According to media reports, a branch of Pakistan-based militancy outfit Hatkat-Ul-Jihad (HuJI) was established in Bangladesh in 1992, while Al Qaeda kingpin Osama Bin Laden had aided its formation. Announcing the formation of HuJI, Bangladesh’s Taliban and Palestinian supporting leaders including Mufti Izharul Islam Chowdhury proclaimed the existence of the organization in Bangladesh since “several years”.
Mufti Izhar had deeper links with Bin Laden, Taliban chief Mullah Omar and Palestinian leaders. He had visited Afghanistan and Palestine several times and held meeting with those people. Later he elaborated his meetings with Bin Laden, Taliban and Palestinian leaders, which were circulated within HuJI network.
Izhar was the founder of Jamiyatul Ulum al Islamia Madrasa, also known as Lalkhan Bazar Madrasa, which played the role of a breeding ground of the militants since early 1990s with the ultimate goal of setting up a Taliban state in Bangladesh.
For four decades now, Islamist militant leaders in Bangladesh have been brainwashing youths towards waging jihad in the country.
Bangladeshi intelligence agencies recently came to know of chat groups on Messenger that served as a network for circulation of extremist propaganda contents and planning militancy attacks.
M Asaduzzaman, DIG of Counter Terrorism and Transnational Crime (CTTC) unit of Bangladesh Police told reporters, “At least 10 chat groups titled “Science Project” had planned a “large-scale incident” in Bangladesh before they would abscond to Afghanistan”.
He said, most of the militant groups in Bangladesh claim their affiliation to Al Qaeda. Ansar Al Islam claims to be the sub-continental wing of Al Qaeda. They move to Afghanistan illegally, without passports and visas.
Three young men from Bangladesh have recently abandoned their home to take up the banner of Islamist terrorism in Afghanistan, according to officials of CTTC.
They include Abdur Razzak from Comilla and Shibbir Ahmed from Sylhet.
Razzak studied at a madrasa in Sylhet and worked as a driver, and his brother, Salman Khan, reported him missing to Sylhet police March 25. Rabiul has also reportedly left home of Noakhali to travel to Afghanistan, but the police have yet to confirm this.
Sajeeb Ikhtiar, 20, who was among four members of the Science Project group arrested on Saturday, had confessed that his friend Razzak had been eager to take him to Afghanistan before Eid.

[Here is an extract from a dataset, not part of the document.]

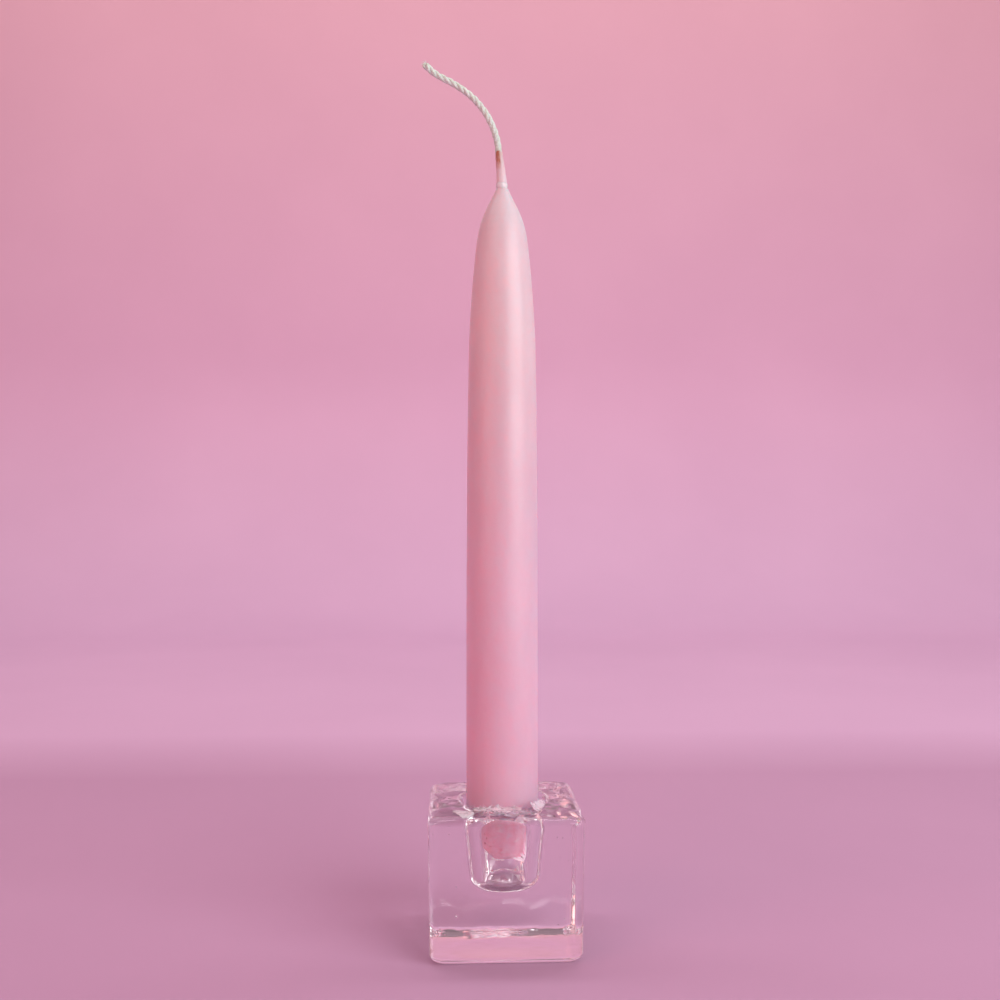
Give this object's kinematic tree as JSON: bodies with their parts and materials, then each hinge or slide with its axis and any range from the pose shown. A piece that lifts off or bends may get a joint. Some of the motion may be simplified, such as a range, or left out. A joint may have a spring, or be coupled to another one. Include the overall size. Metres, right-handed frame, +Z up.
{
  "type": "dipped taper candle in a glass block holder",
  "caption": "Hand-dipped taper candle with a long twisted wick, seated in the tapered socket of a clear cube-shaped glass holder, with wax shavings round the rim.",
  "frame": {"origin": "centre of the glass holder's base, on the surface it stands on", "axes": "+Z up along the candle's axis, +X to the viewer's right, +Y away from the viewer, square to the holder's front face"},
  "size_m": [0.0481, 0.0458, 0.269],
  "materials": {
    "clear_glass": "gloss",
    "pink_coat_wax": "satin",
    "pink_core_wax": "satin",
    "cotton_wick": "matte",
    "sleeve_wax": "satin",
    "pale_wax": "satin"
  },
  "bodies": {
    "holder": {"glass_holder": "clear_glass", "rim_film_left": "pale_wax", "rim_lump_left": "pale_wax", "rim_curls_front": "pale_wax", "rim_flake_right": "pale_wax"},
    "candle": {"wax_core": "pink_core_wax", "wax_coat": "pink_coat_wax", "wick_core": "cotton_wick", "wick_tail": "cotton_wick", "wick_sleeve": "sleeve_wax", "neck_bead": "pale_wax", "foot_shaving": "pale_wax", "foot_crumbs": "pale_wax"}
  },
  "joints": [
    {"name": "candle_lift", "type": "slide", "parent": "holder", "child": "candle", "axis": [0, 0, 1], "range_m": [0, 0.03]}
  ]
}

During police questioning, the four confessed their accomplices had gone to Afghanistan via Chattogram [Chittagong] and that an individual named Abdullah from Sylhet had contacted them and told them to get their passports ready. Additional details about ‘Abdullah’ were not shared.
HuJI was the first organization to conduct militant activity in Bangladesh. It carried out its first bomb attack on a cultural festival of five-decade old organization Udichi, a secularist cultural front in Jessore on March 6, 1999, killing 10 and injuring over 100. From 1999 to 2005, it orchestrated 13 bomb and grenade attacks across the country, killing at least 103 and injuring over 700.

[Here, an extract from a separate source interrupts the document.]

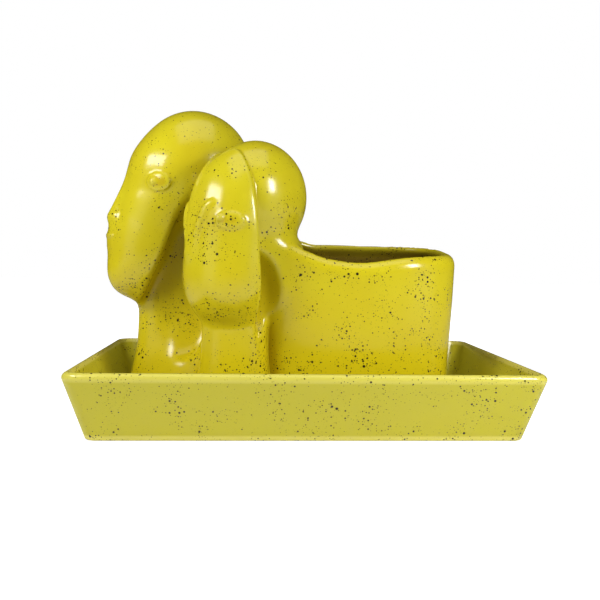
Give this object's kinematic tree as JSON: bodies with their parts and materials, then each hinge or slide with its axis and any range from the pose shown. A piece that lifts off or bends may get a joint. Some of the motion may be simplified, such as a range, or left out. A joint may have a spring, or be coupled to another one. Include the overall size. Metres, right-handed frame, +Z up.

The most violent of these incidents was the grenade attack on a public rally joined by the then Leader of Opposition Sheikh Hasina On August 21 2004, leaving 22 people dead. The top leaders of HuJI were arrested in 2009 when the Awami League came to power.
Police officials say that the militants of that time would often travel to Afghanistan and Palestine because those who trained there were highly respected by their peers.
In the past decade, many also started to go to Syria with the rise of the Islamic State and some of them also died there.
HuJI has started showing inklings of activity once again. According to police source, members of this notorious militancy outfit harbor extremist views.
The DMP counterterror unit says it arrested three members of HuJI on March 4. They were identified as HuJI Operation Branch chief Md Mainul Islam aka Mahin aka Mithu aka Hassan, the organization’s ‘sheikh’ Sohan Shad aka Bara Abdullah and Murad Hossain Kabir. The counterterror unit says that Mainul Islam was giving jihadist indoctrination and training to children jihadi in a madrasa in Dhaka.
Militants play anti-India and anti-Israel card
For years, militancy outfits as well as Islamist political parties such as Jamaat-e-Islami and Bangladesh Nationalist Party (BNP) are playing anti-India card in mobilizing people against Awami League and secularist forces in the country. It may be mentioned here that, in August 2006, BNP’s state minister for communication, Salahuddin Ahmed named a bridge in southern part of the country after Lebanese militancy group Hezbollah.
Ahmed named the bridge crossing the Batakhali river 300 kilometres (180 miles) southeast of the capital Dhaka on August 7 2006.
The junior minister and member of parliament for the district, said he had named it Hezbollah because of “our love for the Lebanese resistance group.”